Indicator and stratification methods for missing explanatory variables in multiple linear regression

成果类型:
Article
署名作者:
Jones, MP
署名单位:
University of Iowa; University of Iowa
刊物名称:
JOURNAL OF THE AMERICAN STATISTICAL ASSOCIATION
ISSN/ISSBN:
0162-1459
DOI:
10.2307/2291399
发表日期:
1996
页码:
222-230
关键词:
摘要:
The statistical literature and folklore contain many methods for handling missing explanatory variable data in multiple linear regression. One such approach is to incorporate into the regression model an indicator variable for whether an explanatory variable is observed. Another approach is to stratify the model based on the range of values for an explanatory variable, with a separate stratum for those individuals in which the explanatory variable is missing.

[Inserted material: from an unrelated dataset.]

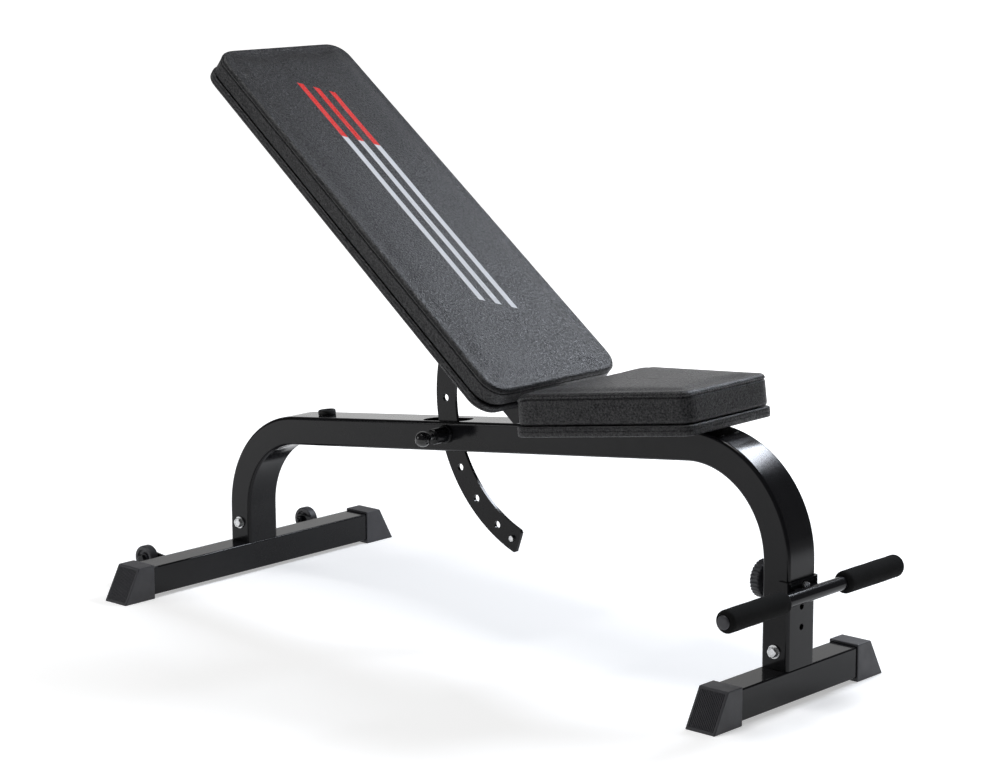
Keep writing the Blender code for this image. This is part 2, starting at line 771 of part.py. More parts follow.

For a least squares regression analysis using either of these two missing-data approaches, the exact biases of the estimators for the regression coefficients and the residual variance are derived and reported. The complete-case analysis, in which individuals with any missing data are omitted, is also investigated theoretically and is found to be free of bias in many situations, though often wasteful of information. A numerical evaluation of the bias of two missing-indicator methods and the complete-case analysis is reported. The missing-indicator methods show unacceptably large biases in practical situations and are not advisable in general.